Novel concept 1 occurrence

Dissymmetry of Love

ELI5

Real love is built on the fact that two people never quite fit together perfectly — and that imperfect, off-balance quality is actually what makes love possible and keeps it alive, rather than being a problem to fix.

Definition

The "dissymmetry of love" is McGowan's term for the structural principle that genuine love — as opposed to romance — is not organized around complementarity, reciprocity, or the mutual satisfaction of lack, but is constituted by an irreducible asymmetry and by disruption. Love, on this account, does not emerge from the smooth fitting-together of two subjects; it erupts precisely where that fitting fails. The disruption is not an accidental obstacle to love but its very generative condition: love lives on through dissymmetry because it is rooted in the encounter with the Other as genuinely Other — an encounter that cannot be absorbed into the subject's fantasy frame or reduced to a predictable object of desire.

This structure implies that love is not the satisfaction of lack but its intensification and productive re-routing. Where romance (capitalism's preferred form) converts the Other into an object of desire — a stand-in for the lost object, a vehicle for the subject's jouissance — love preserves the alterity of the Other, holding open the gap that fantasy would normally close.
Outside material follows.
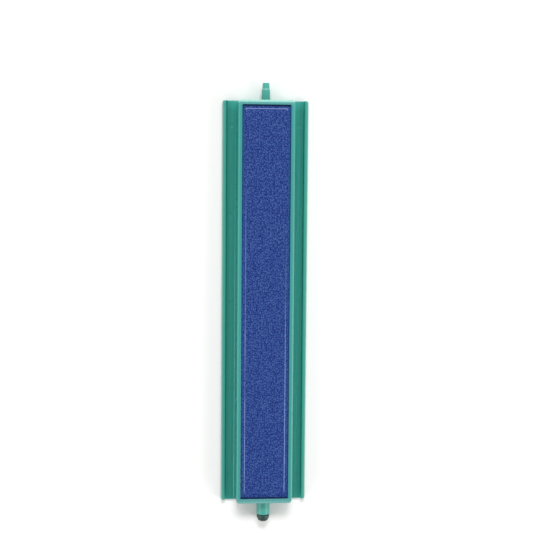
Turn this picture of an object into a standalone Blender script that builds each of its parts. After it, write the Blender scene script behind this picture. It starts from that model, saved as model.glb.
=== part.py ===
"""Air stone bar for an aquarium: a green moulded holder, a fused-grain stone, its seal and an end plug.

Metres, +Z up. The bar lies flat on its base with the stone face up. The origin is the centre of the
base face, X runs across the bar, and +Y points to the hose nipple at the inlet end.
"""

from math import cos, radians, sin

import bmesh
import bpy
from mathutils import Matrix, Vector

MM = 0.001
GAP = 0.3 * MM  # clearance between pieces that touch on the real bar

# Overall
WIDTH = 49.5 * MM  # across the two wings
LENGTH = 233.4 * MM  # end wall to end wall, without nipple and plug
WING_CORNER = 1.0 * MM  # plan radius at the wings' corners

# Wings
WING_FLOOR = 1.6 * MM  # thickness of the wing plate
RIM_TOP = 3.2 * MM  # height of the raised outer rim
RIM_WIDTH = 2.3 * MM
RIM_DRAFT = 0.15 * MM  # how far the rim's inner face leans out at the floor

# Trough that holds the stone
WALL_TOP = 12.4 * MM
TROUGH_HALF_TOP = 16.1 * MM  # outer half width at the wall top
TROUGH_DRAFT = 0.5 * MM  # how much wider each side is at the wing floor
TROUGH_END_DRAFT = 0.2 * MM  # how much the end walls lean in at the top
TROUGH_CORNER = 1.9 * MM  # plan radius at the trough's outer corners
SIDE_WALL = 2.2 * MM
END_WALL = 2.8 * MM
LEDGE_TOP = 5.6 * MM  # the stone's seat
LEDGE_WIDTH = 3.3 * MM
PLENUM_FLOOR = 1.8 * MM

# Stone
STONE_TOP = 12.0 * MM
BEVEL_DROP = 0.5 * MM  # the face falls this much from the plateau to the edge
BEVEL_SIDE = 2.3 * MM
BEVEL_END = 2.8 * MM

# Seal bead, in the corner of ledge and wall
BEAD_HEIGHT = 1.3 * MM
BEAD_TOP_WIDTH = 0.3 * MM

# Air way: nipple, passages and socket share one axis
AIR_AXIS_Z = 4.0 * MM
PASSAGE_D = 2.2 * MM
NIPPLE_END = 126.6 * MM  # y of the nipple's tip
NIPPLE_STEP = 123.0 * MM  # y where the tip section meets the root section
NIPPLE_TIP_D = 3.8 * MM
NIPPLE_TIP_ROOT_D = 4.1 * MM
NIPPLE_ROOT_TIP_D = 4.6 * MM
NIPPLE_ROOT_D = 4.7 * MM
SOCKET_END = -124.9 * MM  # y of the socket's rim
SOCKET_D = 7.8 * MM
SOCKET_RIM_D = 7.5 * MM
SOCKET_BORE_D = 4.7 * MM
SOCKET_DEPTH = 6.5 * MM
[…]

McGowan reads Aristophanes' speech in Plato's Symposium, ostensibly the paradigm of harmonic union, as itself secretly illustrating this dissymmetry: even the myth of two halves seeking wholeness encodes an asymmetry that undermines the fantasy of perfect complementarity. Love is therefore aligned, structurally, with the productive function of lack and the gap rather than with their imaginary resolution.

Place in the corpus

Within capitalism-and-desire-the-psyc-todd-mcgowan, the dissymmetry of love is a pivotal concept in McGowan's critique of capitalist ideology. It is positioned as what capitalism must neutralize: by transforming love into romance, capitalist ideology converts the Other — who should remain irreducibly other — into a mere objet petit a, an object that promises to fill the subject's lack rather than to sustain the productive encounter with it. The concept therefore sits at the intersection of McGowan's accounts of ideology (which operates by papering over constitutive antagonism and offering surplus-jouissance as a substitute for genuine relation) and desire (which, as the canonical definitions confirm, is structurally organized around lack and the gap rather than satisfaction).
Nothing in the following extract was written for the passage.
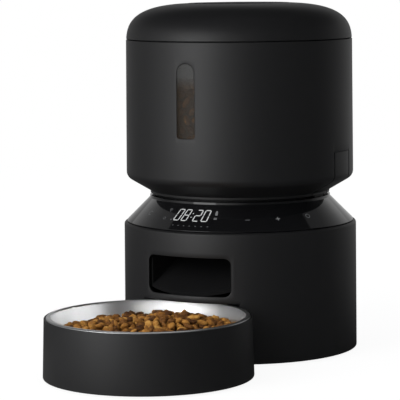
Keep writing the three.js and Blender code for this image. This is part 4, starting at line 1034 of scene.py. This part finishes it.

The dissymmetry of love extends and specifies several of the cross-referenced canonical concepts. It is an application of the structural logic of the gap — the irreducible opening that prevents any system from closing — to the domain of intersubjective relation. It reframes lack not as something love would remedy but as what love sustains and even amplifies. It stands in contrast to the ideology of romance, which, like capitalist ideology more broadly, promises that lack can be made good. And it distinguishes love from both desire (which circles the lost object without reaching it) and jouissance (which the body compulsively repeats), positioning love as the operator — consistent with Lacan's formulation in Seminar X that love makes jouissance "condescend to desire" — that holds the gap open rather than filling it with fantasy or surplus-enjoyment.

Key formulations

Capitalism and Desire: The Psychic Cost of Free MarketsTodd McGowan · 2016 (p.197)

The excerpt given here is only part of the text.